Economic Survey 2018/2019: Almost all growth targets missed

ISLAMABAD: The outgoing fiscal year 2018-19 witnessed a muted growth of 3.29 percent against the ambitious target of 6.2 percent. The targets set for the various sectors missed or witnessed negative growth during fiscal year 2018/2019.
According to Economic Survey 2018/2019 launched by Dr. Abdul Hafeez Shaikh, Advisor to Prime Minister on Finance and Revenue on Monday.
It said that the target was based upon sectoral growth projections for agriculture, industry, and services at 3.8 percent, 7.6 percent and 6.5 percent respectively.
The actual sectoral growth turned out to be 0.85 percent for agriculture, 1.4 percent for industry and 4.7 percent for services.
Some of the major crops witnessed negative growth as production of cotton, rice and sugarcane declined by 17.5 percent, 3.3 percent and 19.4 percent respectively.
The crops showing positive growth include wheat and maize which grew at the rate of 0.5 percent and 6.9 percent respectively.
Other crops have shown growth of 1.95 percent mainly due to increase in production of pulses and oil seeds.
Cotton ginning declined by 12.74 percent due to a decline in production of cotton crop.

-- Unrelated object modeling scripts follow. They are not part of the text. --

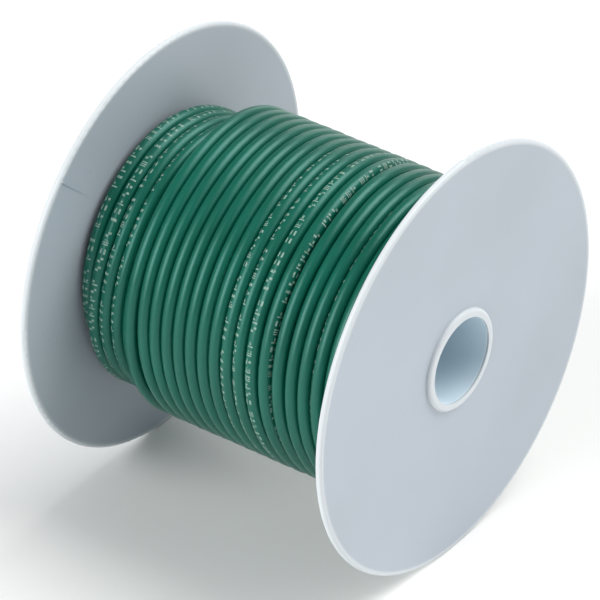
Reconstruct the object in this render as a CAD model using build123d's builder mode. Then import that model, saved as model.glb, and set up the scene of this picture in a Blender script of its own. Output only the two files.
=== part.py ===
"""Wire spool: two moulded flanges on a drum and an arbor tube, level-wound with insulated wire.

Millimetres, +Z up, +X along the bore, origin at the middle of the bore.
"""
import os
from math import atan2, cos, degrees, hypot, pi, radians, sin, sqrt

from build123d import *

# Spool
FLANGE_RADIUS = 63.5
FLANGE_THICKNESS = 2.0
WIDTH_OVER_FLANGES = 102.6
RIM_FILLET = 0.85
BORE_RADIUS = 12.7
BARREL_RADIUS = 23.8
BARREL_WALL = 1.8
ARBOR_WALL = 1.5

# Raised bead round the mouth of the bore
LIP_HEIGHT = 1.2
LIP_RADIUS = 15.2
LIP_OUTER_FILLET = 1.05
LIP_INNER_FILLET = 0.4
MOUTH_RADIUS = BORE_RADIUS + 0.1
MOUTH_DEPTH = 0.5
SEAT_GAP = 0.15
ARBOR_CHAMFER = 0.12

# Sockets and ribs on the inner side of each flange, inside the drum
COLLAR_WALL = 2.0
COLLAR_LENGTH = 12.0
SPIGOT_WALL = 1.8
SPIGOT_LENGTH = 8.0
RIB_COUNT = 6
RIB_WIDTH = 1.6
KEY_WIDTH = 4.0
KEY_LENGTH = 5.0
KEY_HEIGHT = BARREL_WALL - 0.2
KEY_CLEARANCE = 0.1

# Flow mark of the moulding on the far flange's inner face: a ridge that fades inwards from the rim
FLOW_MARK_ANGLE = 137.0
FLOW_MARK_LENGTH = 17.0
FLOW_MARK_HEIGHT = 0.22
FLOW_MARK_WIDTH = 0.4

# Wire: stranded conductor in round insulation, wound in nested layers
WIRE_DIAMETER = 4.06
CONDUCTOR_DIAMETER = 2.4
PITCH = 4.066
FULL_LAYERS = 5
TOP_LAYER_END = -30.0

# The wire's two ends, held in holes in the far flange
LEAD_HOLE_RADIUS = 2.25
LEAD_PROUD = 1.0
FINISH_BEND_RADIUS = 16.0
FINISH_LEAVE_ANGLE = 18.0
START_ANGLE = 40.0

# Worked out
OUTER_FACE = WIDTH_OVER_FLANGES / 2
INNER_FACE = OUTER_FACE - FLANGE_THICKNESS
LIP_CREST = OUTER_FACE + LIP_HEIGHT
ARBOR_RADIUS = BORE_RADIUS + ARBOR_WALL
SHOULDER = LIP_CREST - MOUTH_DEPTH
ARBOR_HALF_LENGTH = SHOULDER - SEAT_GAP
COLLAR_RADIUS = ARBOR_RADIUS + COLLAR_WALL
SPIGOT_RADIUS = BARREL_RADIUS - BARREL_WALL
LAYER_RISE = sqrt(WIRE_DIAMETER**2 - (PITCH / 2) ** 2)
FIRST_LAYER_RADIUS = BARREL_RADIUS + WIRE_DIAMETER / 2
TOP_LAYER_RADIUS = FIRST_LAYER_RADIUS + FULL_LAYERS * LAYER_RISE
WINDING_RADIUS = TOP_LAYER_RADIUS + WIRE_DIAMETER / 2
STEP_RADIUS = WINDING_RADIUS - LAYER_RISE
LEAD_END = -(OUTER_FACE + LEAD_PROUD)
FINISH_HOLE_RADIUS = hypot(TOP_LAYER_RADIUS, FINISH_BEND_RADIUS)
FINISH_HOLE_ANGLE = FINISH_LEAVE_ANGLE - degrees(atan2(FINISH_BEND_RADIUS, TOP_LAYER_RADIUS))


def round_the_axis(radius, angle):
    """The point (y, z) at this radius from the bore's axis, the angle measured from +Y towards +Z."""
    return radius * cos(radians(angle)), radius * sin(radians(angle))


def flange_section():
    """Half section of the near flange, radius along +Y: the disc, the bead and the two sockets' walls."""
    with BuildSketch(Plane.XY) as section:
        with BuildLine():
            Polyline(
                (INNER_FACE, FLANGE_RADIUS),
                (OUTER_FACE, FLANGE_RADIUS),
                (OUTER_FACE, LIP_RADIUS),
                (LIP_CREST, LIP_RADIUS),
                (LIP_CREST, MOUTH_RADIUS),
                (SHOULDER, MOUTH_RADIUS),
                (SHOULDER, ARBOR_RADIUS),
                (INNER_FACE - COLLAR_LENGTH, ARBOR_RADIUS),
                (INNER_FACE - COLLAR_LENGTH, COLLAR_RADIUS),
                (INNER_FACE, COLLAR_RADIUS),
                (INNER_FACE, SPIGOT_RADIUS - SPIGOT_WALL),
                (INNER_FACE - SPIGOT_LENGTH, SPIGOT_RADIUS - SPIGOT_WALL),
                (INNER_FACE - SPIGOT_LENGTH, SPIGOT_RADIUS),
                (INNER_FACE, SPIGOT_RADIUS),
                close=True,
            )
        make_face()
        rim = section.vertices().group_by(Axis.Y)[-1]
        fillet(rim, RIM_FILLET)
        crest = section.vertices().group_by(Axis.X)[-1]
        fillet(crest.sort_by(Axis.Y)[-1], LIP_OUTER_FILLET)
        fillet(crest.sort_by(Axis.Y)[0], LIP_INNER_FILLET)
    return section.sketch


def ribs_and_key():
    """Radial ribs from the arbor collar to the drum spigot, and the key that stops the drum turning."""
    rib_middle = (COLLAR_RADIUS + SPIGOT_RADIUS - SPIGOT_WALL) / 2
    rib_span = SPIGOT_RADIUS - COLLAR_RADIUS
    key_root = SPIGOT_RADIUS - SPIGOT_WALL / 2
    key_top = SPIGOT_RADIUS + KEY_HEIGHT
    with BuildPart() as inner:
        with BuildSketch(Plane.YZ.offset(INNER_FACE)):
            with PolarLocations(rib_middle, RIB_COUNT):
                Rectangle(rib_span, RIB_WIDTH)
        extrude(amount=-SPIGOT_LENGTH)
        with BuildSketch(Plane.YZ.offset(INNER_FACE)):
            with Locations(((key_root + key_top) / 2, 0)):
                Rectangle(key_top - key_root, KEY_WIDTH)
        extrude(amount=-KEY_LENGTH)
    return inner.part


# Near flange, at +X
with BuildPart() as near_flange:
    add(flange_section())
    revolve(axis=Axis.X)
    add(ribs_and_key())

# Far flange, at -X: the same moulding turned round, with two holes for the wire's ends
with BuildPart() as far_flange:
    add(mirror(near_flange.part, about=Plane.YZ))
    with BuildSketch(Plane.YZ.offset(-OUTER_FACE)):
        with Locations(round_the_axis(FINISH_HOLE_RADIUS, FINISH_HOLE_ANGLE)):
            Circle(LEAD_HOLE_RADIUS)
        with Locations(round_the_axis(FIRST_LAYER_RADIUS, START_ANGLE)):
            Circle(LEAD_HOLE_RADIUS)
    extrude(amount=FLANGE_THICKNESS, mode=Mode.SUBTRACT)
    mark_plane = Plane(
        origin=(-INNER_FACE, 0, 0),
        x_dir=(0, *round_the_axis(1, FLOW_MARK_ANGLE)),
        z_dir=(0, *round_the_axis(1, FLOW_MARK_ANGLE - 90)),
    )
    with BuildSketch(mark_plane):
        mark_start = FLANGE_RADIUS - RIM_FILLET
        with BuildLine():
            Polyline(
                (mark_start, -FLOW_MARK_HEIGHT),
                (mark_start, FLOW_MARK_HEIGHT),
                (mark_start - FLOW_MARK_LENGTH, 0),
                (mark_start - FLOW_MARK_LENGTH, -FLOW_MARK_HEIGHT),
                close=True,
            )
        make_face()
    extrude(amount=FLOW_MARK_WIDTH / 2, both=True)

# Drum that the wire is wound on, butted between the flanges and slid over their spigots
with BuildPart() as barrel_tube:
    with BuildSketch(Plane.YZ.offset(-INNER_FACE)):
        Circle(BARREL_RADIUS)
        Circle(SPIGOT_RADIUS, mode=Mode.SUBTRACT)
    extrude(amount=2 * INNER_FACE)
    for end in (-1, 1):
        with BuildSketch(Plane.YZ.offset(end * INNER_FACE)):
            with Locations((SPIGOT_RADIUS + BARREL_WALL / 2, 0)):
                Rectangle(2 * BARREL_WALL, KEY_WIDTH + 2 * KEY_CLEARANCE)
        extrude(amount=-end * (KEY_LENGTH + KEY_CLEARANCE), mode=Mode.SUBTRACT)

# Arbor tube, seated in both flanges' collars: its bore is what the spool turns on
with BuildPart() as arbor_tube:
    with BuildSketch(Plane.YZ.offset(-ARBOR_HALF_LENGTH)):
        Circle(ARBOR_RADIUS)
        Circle(BORE_RADIUS, mode=Mode.SUBTRACT)
    extrude(amount=2 * ARBOR_HALF_LENGTH)
    mouth_edges = arbor_tube.edges().filter_by(GeomType.CIRCLE).group_by(SortBy.RADIUS)[0]
    chamfer(mouth_edges, ARBOR_CHAMFER)

# The wire's outer end leaves the top layer along a tangent, bends to the far flange and goes through it
leave_y, leave_z = round_the_axis(TOP_LAYER_RADIUS, FINISH_LEAVE_ANGLE)
lead_plane = Plane(
    origin=(TOP_LAYER_END, leave_y, leave_z),
    x_dir=(0, *round_the_axis(1, FINISH_LEAVE_ANGLE - 90)),
    z_dir=(0, *round_the_axis(1, FINISH_LEAVE_ANGLE)),
)
with BuildLine(lead_plane) as finish_route:
    bend = JernArc(start=(0, 0), tangent=(1, 0), radius=FINISH_BEND_RADIUS, arc_size=90)
    Line(bend @ 1, bend @ 1 + (0, TOP_LAYER_END - FINISH_BEND_RADIUS - LEAD_END))


def finish_sweep(outer_radius, inner_radius=0):
    """The round or ring-shaped section carried along the outer end's route."""
    with BuildPart() as lead:
        with BuildSketch(Plane(origin=lead_plane.origin, z_dir=lead_plane.x_dir)):
            Circle(outer_radius)
            if inner_radius:
                Circle(inner_radius, mode=Mode.SUBTRACT)
        sweep(path=finish_route.wires()[0])
    return lead.part


def start_stub(outer_radius, inner_radius=0):
    """The straight stretch of the wire's inner end that goes through the far flange."""
    with BuildPart() as lead:
        with BuildSketch(Plane.YZ.offset(LEAD_END)):
            with Locations(round_the_axis(FIRST_LAYER_RADIUS, START_ANGLE)):
                Circle(outer_radius)
                if inner_radius:
                    Circle(inner_radius, mode=Mode.SUBTRACT)
        extrude(amount=OUTER_FACE + LEAD_PROUD - INNER_FACE)
    return lead.part


with BuildPart() as finish_lead:
    add(finish_sweep(WIRE_DIAMETER / 2, CONDUCTOR_DIAMETER / 2))

with BuildPart() as finish_conductor:
    add(finish_sweep(CONDUCTOR_DIAMETER / 2))

with BuildPart() as start_lead:
    add(start_stub(WIRE_DIAMETER / 2, CONDUCTOR_DIAMETER / 2))

with BuildPart() as start_conductor:
    add(start_stub(CONDUCTOR_DIAMETER / 2))

# The winding: five full layers, and a top layer that stops short of the far flange
with BuildPart() as wire_winding:
    with BuildSketch(Plane.XY):
        with BuildLine():
            Polyline(
                (-INNER_FACE, BARREL_RADIUS),
                (INNER_FACE, BARREL_RADIUS),
                (INNER_FACE, WINDING_RADIUS),
                (TOP_LAYER_END - WIRE_DIAMETER / 2, WINDING_RADIUS),
                (TOP_LAYER_END - WIRE_DIAMETER / 2, STEP_RADIUS),
                (-INNER_FACE, STEP_RADIUS),
                close=True,
            )
        make_face()
    revolve(axis=Axis.X)
    add(finish_sweep(WIRE_DIAMETER / 2), mode=Mode.SUBTRACT)

PARTS = {
    "near_flange": near_flange,
    "far_flange": far_flange,
    "barrel_tube": barrel_tube,
    "arbor_tube": arbor_tube,
    "wire_winding": wire_winding,
    "finish_lead": finish_lead,
    "finish_conductor": finish_conductor,
    "start_lead": start_lead,
    "start_conductor": start_conductor,
}

os.makedirs("parts", exist_ok=True)
for name, piece in PARTS.items():
    piece.part.label = name
    export_step(piece.part, f"parts/{name}.step")

turns = 2 * INNER_FACE / PITCH
full_length = sum(2 * pi * turns * (FIRST_LAYER_RADIUS + layer * LAYER_RISE) for layer in range(FULL_LAYERS))
top_length = 2 * pi * TOP_LAYER_RADIUS * (INNER_FACE - TOP_LAYER_END) / PITCH
print(f"winding radius {WINDING_RADIUS:.2f}, wire wound {(full_length + top_length) / 1000:.2f} m")
section_area = pi * (WIRE_DIAMETER / 2) ** 2
route_length = finish_route.wires()[0].length
swept = finish_lead.part.volume + finish_conductor.part.volume
print(f"finish lead {swept:.1f} mm3, section times length {section_area * route_length:.1f} mm3")
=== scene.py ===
"""Looks of the wire spool: moulded spool, one continuous wire wound in layers, its print and its cut ends."""

import random
from math import atan2, cos, floor, hypot, pi, radians, sin, sqrt

import bpy
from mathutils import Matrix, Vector


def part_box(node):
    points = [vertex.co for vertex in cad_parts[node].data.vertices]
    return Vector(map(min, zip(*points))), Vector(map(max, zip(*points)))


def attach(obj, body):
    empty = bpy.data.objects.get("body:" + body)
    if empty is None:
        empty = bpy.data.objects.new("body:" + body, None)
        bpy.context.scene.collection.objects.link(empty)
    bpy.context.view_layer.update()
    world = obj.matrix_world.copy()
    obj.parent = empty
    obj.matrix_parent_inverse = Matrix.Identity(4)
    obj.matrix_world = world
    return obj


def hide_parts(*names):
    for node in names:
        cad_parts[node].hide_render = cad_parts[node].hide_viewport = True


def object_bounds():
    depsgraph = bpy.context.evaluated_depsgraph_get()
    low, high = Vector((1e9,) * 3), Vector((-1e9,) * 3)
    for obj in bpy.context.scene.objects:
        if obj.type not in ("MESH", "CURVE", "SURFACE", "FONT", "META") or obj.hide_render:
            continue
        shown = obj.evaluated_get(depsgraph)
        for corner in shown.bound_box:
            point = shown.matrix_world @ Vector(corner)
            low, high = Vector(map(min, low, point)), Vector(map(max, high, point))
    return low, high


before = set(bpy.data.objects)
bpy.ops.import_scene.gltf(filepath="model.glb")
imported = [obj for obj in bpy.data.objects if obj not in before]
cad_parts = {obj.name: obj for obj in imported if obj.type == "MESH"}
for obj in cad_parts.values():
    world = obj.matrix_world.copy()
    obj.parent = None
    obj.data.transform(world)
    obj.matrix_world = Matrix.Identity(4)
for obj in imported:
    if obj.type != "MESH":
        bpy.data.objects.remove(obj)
CAD_LOW, CAD_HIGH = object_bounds()

MM = 0.001

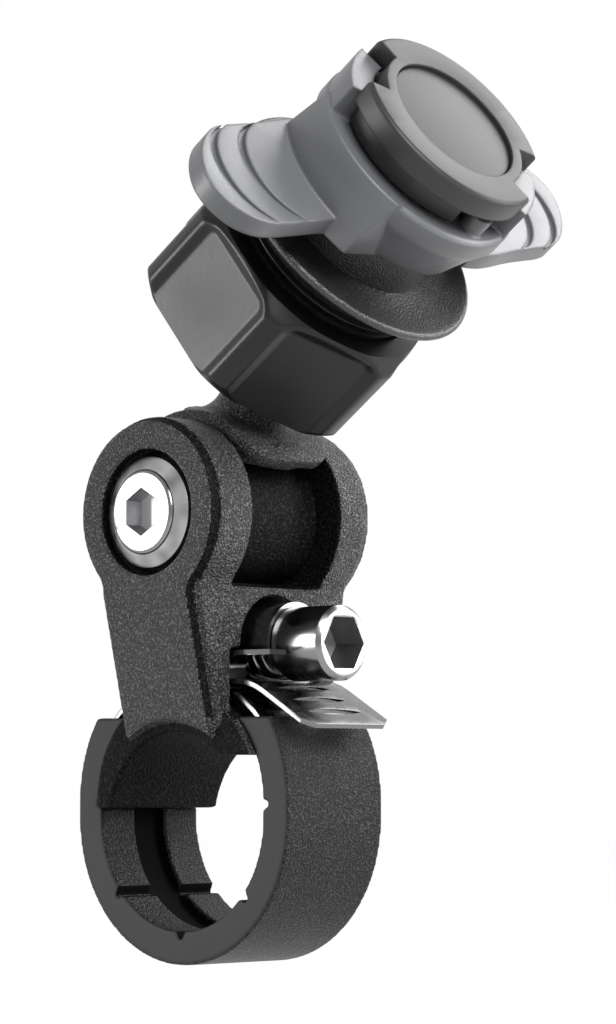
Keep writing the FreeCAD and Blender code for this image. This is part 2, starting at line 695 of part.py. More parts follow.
def bayonet_disc():
    plate = cyl_z(DISC_R, DISC_TOP - DISC_T, DISC_TOP)
    top = [e for e in plate.Edges if abs(e.BoundBox.ZMin - DISC_TOP) < 1e-4 and abs(e.BoundBox.ZMax - DISC_TOP) < 1e-4]
    plate = plate.makeFillet(0.6, top)
    low = DISC_TOP - DISC_T
    body = plate.fuse(cyl_z(DISC_CORE_R, POST_TOP, low))
    for turn in (0, 180):
        lug = sector(DISC_CORE_R - 1, LUG_R, POST_TOP + 0.05, low, (LUG_FROM + LUG_TO) / 2.0 + turn, LUG_TO - LUG_FROM)
        body = body.fuse(lug)
    for turn in (0, 180):
        body = body.cut(sector(DISC_NOTCH_R, 40, POST_TOP - 1, DISC_TOP + 1, DISC_NOTCH_AT + turn, DISC_NOTCH_DEG))
    body = body.cut(cyl_z(CAP_R, DISC_TOP - CAP_T, DISC_TOP + 1))
    body = body.cut(cyl_z(WASHER_R + 0.2, POST_TOP + 0.4, DISC_TOP + 1))
    body = body.cut(cyl_z(HEAD_SCREW_R + 0.1, POST_TOP - 1, DISC_TOP + 1))
    return to_head(body.removeSplitter())


def disc_cap():
    return to_head(cyl_z(CAP_R - CAP_FIT, DISC_TOP - CAP_T, DISC_TOP - CAP_SUNK))


def head_washer():
    z = POST_TOP + 0.4
    return to_head(ring_z(HEAD_SCREW_R + 0.1, WASHER_R, z, z + WASHER_T))


def head_screw():
    z = POST_TOP + 0.4 + WASHER_T
    head = cyl_z(HEAD_SCREW_HEAD_R, z, z + HEAD_SCREW_HEAD_H - 0.1)
    head = head.cut(prism_z(polygon(3.0, 6), z + 0.6, z + 5))
    return to_head(head.fuse(cyl_z(HEAD_SCREW_R, z + 1 - HEAD_SCREW_LONG + 1, z)).removeSplitter())


def collar_spring():
    low = DISH_TOP - 0.8 + SPRING_WIRE
    high = COLLAR_TOP - COLLAR_ROOF - SPRING_WIRE
    pitch = (high - low) / SPRING_TURNS
    helix = Part.makeHelix(pitch, high - low, SPRING_R)
    helix.translate(V(0, 0, low))
    ring = [V(SPRING_R + p, 0, low + q) for p, q in polygon(2 * SPRING_WIRE, 8)]
    section = Part.makePolygon(ring + [ring[0]])
    pipe = Part.Wire(helix.Edges).makePipeShell([section], True, True)
    return to_head(pipe)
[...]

Livestock sector has shown a growth of 4.0 percent. The growth recorded for the forestry is 6.47 percent which was mainly due to increase in production of timber in Khyber Pakhtunkhwa ranging from 26.7 to 36.1 thousand cubic meters.
The growth in industrial sector has been estimated at 1.40 percent. The mining and quarrying sector has witnessed a negative growth of 1.96 percent mainly due to reduction in production of natural gas (-1.98 percent) and coal (-25.4 percent).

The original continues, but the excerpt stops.